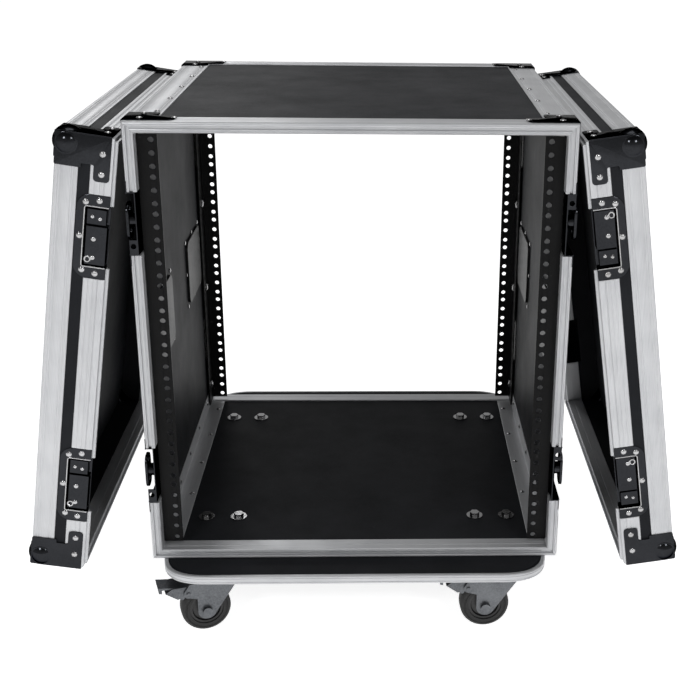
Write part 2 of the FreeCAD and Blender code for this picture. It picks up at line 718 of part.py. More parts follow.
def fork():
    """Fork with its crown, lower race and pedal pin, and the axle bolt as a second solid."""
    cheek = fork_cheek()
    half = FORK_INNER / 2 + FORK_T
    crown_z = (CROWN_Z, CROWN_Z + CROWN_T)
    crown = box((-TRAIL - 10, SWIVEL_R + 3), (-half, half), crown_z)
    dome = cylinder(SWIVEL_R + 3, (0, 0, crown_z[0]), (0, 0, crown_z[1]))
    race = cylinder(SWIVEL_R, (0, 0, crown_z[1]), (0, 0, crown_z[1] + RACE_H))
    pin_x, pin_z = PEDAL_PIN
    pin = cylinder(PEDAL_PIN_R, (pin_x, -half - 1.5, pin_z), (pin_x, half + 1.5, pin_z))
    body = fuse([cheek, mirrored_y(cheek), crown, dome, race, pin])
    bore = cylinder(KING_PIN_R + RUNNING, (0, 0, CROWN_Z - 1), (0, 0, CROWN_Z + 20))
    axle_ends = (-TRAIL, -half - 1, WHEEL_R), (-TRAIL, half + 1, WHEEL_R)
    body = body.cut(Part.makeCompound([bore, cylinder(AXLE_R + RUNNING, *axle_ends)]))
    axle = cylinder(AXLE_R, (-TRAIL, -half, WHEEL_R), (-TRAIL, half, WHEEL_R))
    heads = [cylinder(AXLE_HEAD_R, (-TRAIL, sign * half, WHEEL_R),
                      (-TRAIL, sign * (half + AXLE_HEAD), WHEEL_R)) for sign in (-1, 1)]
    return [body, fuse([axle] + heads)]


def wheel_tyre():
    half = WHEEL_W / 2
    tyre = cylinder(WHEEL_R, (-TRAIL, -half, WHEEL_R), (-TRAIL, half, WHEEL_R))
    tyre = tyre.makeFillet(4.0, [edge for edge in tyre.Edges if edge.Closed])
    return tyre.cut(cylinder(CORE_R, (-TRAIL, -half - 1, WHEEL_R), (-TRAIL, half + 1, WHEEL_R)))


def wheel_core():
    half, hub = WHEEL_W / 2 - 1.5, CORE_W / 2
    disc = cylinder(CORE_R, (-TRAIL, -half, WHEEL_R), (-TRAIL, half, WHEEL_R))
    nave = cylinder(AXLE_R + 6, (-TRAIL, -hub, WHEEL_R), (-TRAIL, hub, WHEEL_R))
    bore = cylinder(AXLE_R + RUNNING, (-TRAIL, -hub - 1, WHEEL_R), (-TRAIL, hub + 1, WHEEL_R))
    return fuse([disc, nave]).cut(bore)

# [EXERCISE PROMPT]
Reproduce the full listing exactly.

# [SOLUTION TO THE PROBLEM]
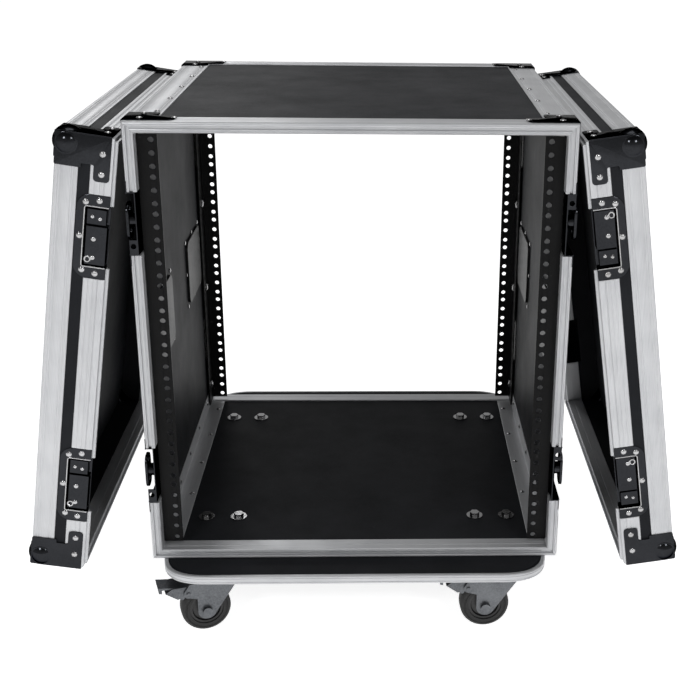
Write part 2 of the FreeCAD and Blender code for this picture. It picks up at line 718 of part.py. More parts follow.
def fork():
    """Fork with its crown, lower race and pedal pin, and the axle bolt as a second solid."""
    cheek = fork_cheek()
    half = FORK_INNER / 2 + FORK_T
    crown_z = (CROWN_Z, CROWN_Z + CROWN_T)
    crown = box((-TRAIL - 10, SWIVEL_R + 3), (-half, half), crown_z)
    dome = cylinder(SWIVEL_R + 3, (0, 0, crown_z[0]), (0, 0, crown_z[1]))
    race = cylinder(SWIVEL_R, (0, 0, crown_z[1]), (0, 0, crown_z[1] + RACE_H))
    pin_x, pin_z = PEDAL_PIN
    pin = cylinder(PEDAL_PIN_R, (pin_x, -half - 1.5, pin_z), (pin_x, half + 1.5, pin_z))
    body = fuse([cheek, mirrored_y(cheek), crown, dome, race, pin])
    bore = cylinder(KING_PIN_R + RUNNING, (0, 0, CROWN_Z - 1), (0, 0, CROWN_Z + 20))
    axle_ends = (-TRAIL, -half - 1, WHEEL_R), (-TRAIL, half + 1, WHEEL_R)
    body = body.cut(Part.makeCompound([bore, cylinder(AXLE_R + RUNNING, *axle_ends)]))
    axle = cylinder(AXLE_R, (-TRAIL, -half, WHEEL_R), (-TRAIL, half, WHEEL_R))
    heads = [cylinder(AXLE_HEAD_R, (-TRAIL, sign * half, WHEEL_R),
                      (-TRAIL, sign * (half + AXLE_HEAD), WHEEL_R)) for sign in (-1, 1)]
    return [body, fuse([axle] + heads)]


def wheel_tyre():
    half = WHEEL_W / 2
    tyre = cylinder(WHEEL_R, (-TRAIL, -half, WHEEL_R), (-TRAIL, half, WHEEL_R))
    tyre = tyre.makeFillet(4.0, [edge for edge in tyre.Edges if edge.Closed])
    return tyre.cut(cylinder(CORE_R, (-TRAIL, -half - 1, WHEEL_R), (-TRAIL, half + 1, WHEEL_R)))


def wheel_core():
    half, hub = WHEEL_W / 2 - 1.5, CORE_W / 2
    disc = cylinder(CORE_R, (-TRAIL, -half, WHEEL_R), (-TRAIL, half, WHEEL_R))
    nave = cylinder(AXLE_R + 6, (-TRAIL, -hub, WHEEL_R), (-TRAIL, hub, WHEEL_R))
    bore = cylinder(AXLE_R + RUNNING, (-TRAIL, -hub - 1, WHEEL_R), (-TRAIL, hub + 1, WHEEL_R))
    return fuse([disc, nave]).cut(bore)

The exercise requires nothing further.